Stocks drifted up and down in a narrow range Monday as euphoria over a phase 1 deal to resolve the U.S.-China trade dispute gave way to relatively unenthusiastic statements from Beijing and indications China’s economy was slowing further.

The Dow Jones Industrial Average closed off 30 points to 26,786. The Nasdaq Composite was off 8 points to 8,048 while the S&P 500 dipped 4 points to 2,966.

Volume on the New York Stock Exchange totaled 1.9 billion shares with 1,280 issues advancing ande 1,646 declining. Sixty-six issues hit new highs and 45 hit new lows.

Leading the most actives were Advanced Micro Devices (AMD), Synthesis Energy System (SES) and Infosys Ltd. ADR (INFY).

The U.S. bond market was closed for the Columbus Day holiday.

Uber (UBER) announced it would lay off 350 employees and asked others to relocate in the “last wave” of a reorganization.

Sears (SHLDQ )  reportedly plans to close 100 more stores by the end of the year in its bid to return to profitability. Sears filed for bankruptcy nearly a year ago and currently operates 425 Sears and Kmart outlets.

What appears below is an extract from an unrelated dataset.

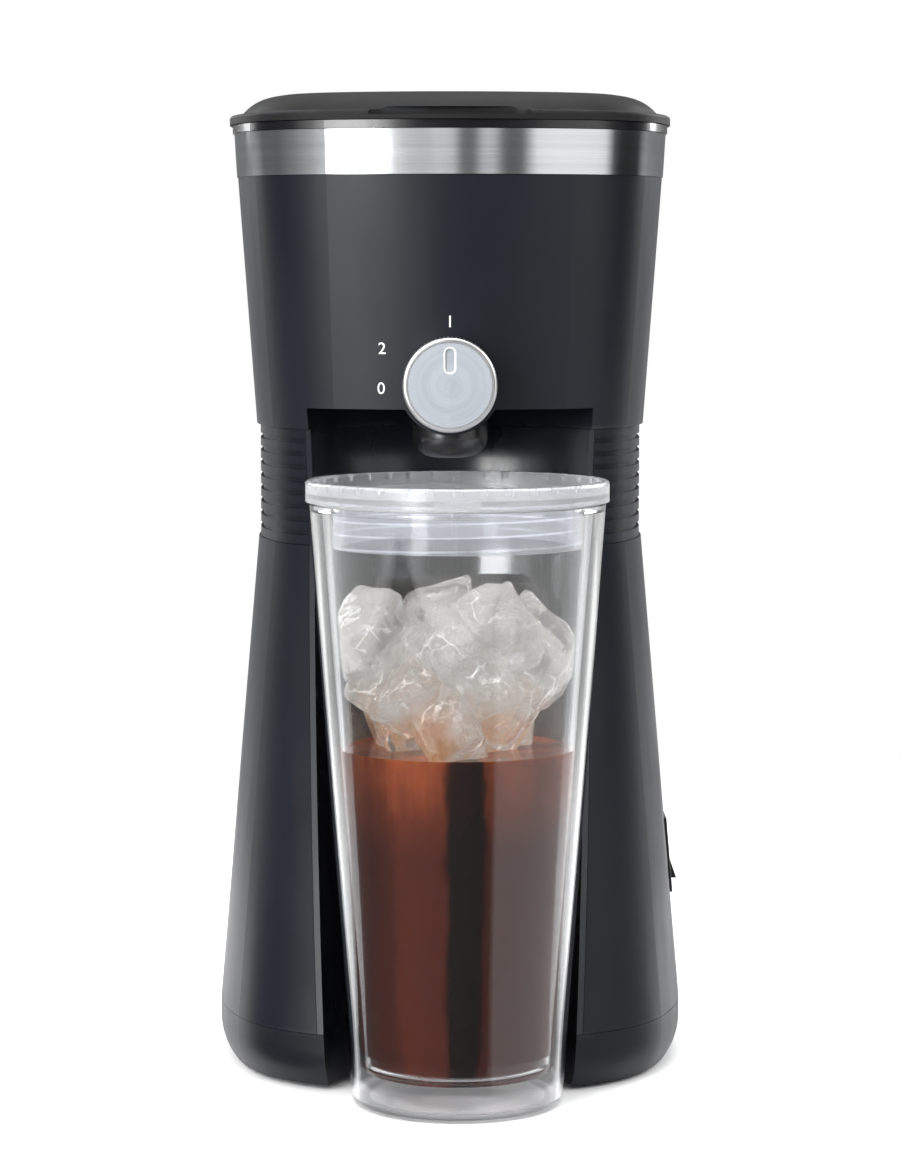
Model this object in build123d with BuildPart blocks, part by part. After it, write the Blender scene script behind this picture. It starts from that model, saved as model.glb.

U.S. and Chinese negotiators reached a preliminary handshake agreement at the end of two days of talks Friday. The deal involves Chinese agreement to buy more agriculture products and the U.S. to hold off on tariffs on $250 billion in Chinese goods that had been scheduled to kick in Tuesday but a written pact that could be signed by President Trump and his Chinese counterpart at the Asia-Pacific Economic Cooperation summit in Chile is still weeks away.

China said Monday it wants more negotiations before the end of the month to iron out details, snuffing the Friday rally that saw a 300-point runup on the Dow.

U.S. Treasury Secretary Steven Mnuchin noted Dec. 15 tariffs are still on the table and could take effect as scheduled if no deal is signed next month.

China’s Ministry of Commerce said the two sides had made “substantial progress” and agreed to work together to resolve the conflict. The official  Xinhua news agency said last week’s talks managed not to escalate the trade dispute further but there were still many issues that needed to be resolved.

The deal did not address the big issues at the heart of the 18-month-old U.S.-China trade war, including industrial subsidies and cybertheft.

The General Administration of Customs reported Monday  imports from the U.S.  to China have fallen 5%, totaling $1.55 trillion, since the beginning of the year, with sharp drops in purchases of aircraft, soybeans and LED screens. In September alone, imports were down 8.5%. Imports from Japan and South Korea also were significantly lower, down 7.5% and 17.8%, respectively.

In Europe, British and European Union negotiators were unlikely to reach agreement ahead of Thursday's EU Council meeting with Finnish Prime Minister Antti Rinne, who holds the rotating EU presidency, saying more time is needed. The United Kingdom faces an Oct. 31 deadline to exit the economic alliance. 

On global markets, Asian stocks closed higher while European stocks were lower. Hong Kong’s Hang Seng gained 0.81% while Japan’s Nikkei 225 was up 1.15% and China’s Shanghai Composite added 1.15%. Australia’s S&P/ASX gained 0.54%.

London’s FTSE 100 fell 0.46%, while the German DAX was off 0.2% and the French CAC 40 was off 0.4%. The Stoxx 600 was off 0.52%.

The British pound was off 0.97 cent to $1.2551 while the euro lost 0.13 cent to $1.1025. The dollar index was up 0.22%.

Oil futures were lower. Crude oil gave up $1.24, falling to $53.47 a barrel, while Brent crude was off 14 cents to $59.21. Gold futures gained $7.40 to 1,496 an ounce while silver futures gained 13 cents to $17.67 an ounce.